Sorry, my mistake with the description, by work with, I meant open the raw and allow me to fiddle with the way it looks then save the changes to an associated file, sidecar or whatever other proprietary name programs like DxO call their file, I like not having to convert to xyz to work on them and storage is an expense that always raises the question "why do you need more storage already?" and there is no way I am not keeping the original cr2 files so duplication needs to be minimal.

Cheers, Graham.

Mikehit said:
GIMP cannot work on the raw image, and I am not aware of any layers-capable program that can, which is why the are first converted to things like .tiff or (in the case of PS, .psd) files and they effectively become the raw file.
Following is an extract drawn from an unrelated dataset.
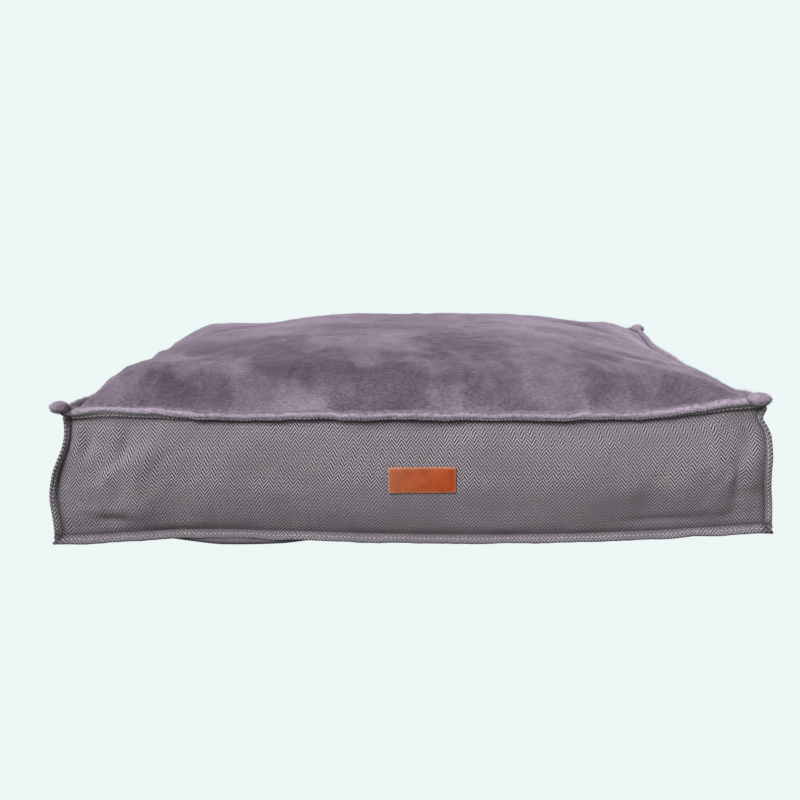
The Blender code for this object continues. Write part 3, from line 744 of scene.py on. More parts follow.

So I would not get too hung up about it.
In LR any non-destructive pixel changes are stored as data in the .xmp sidecar file. If you want to do non-destructive changes in programs like PS, the non-destructive data is stored in the information of each layer (same idea, different way) but layers are ultimately more flexible and with layers you can actually move pixels around the image. The advantage of LR is that the .xmp sidecar files are far lower memory space than creating a new .tiff alongside the raw file.

You can use GIMP as a plug-in for LR or you can keep ti standalone and export the LR raw from LR as a .tiff and open that file in GIMP - although I was impressed with the output from GIMP I also found it to be a tad counter-intuitive (I had used PSE before that) which is why I ultimately went back to PSE/PS. But for anyone who used layers only occasionally it is a very good alternative.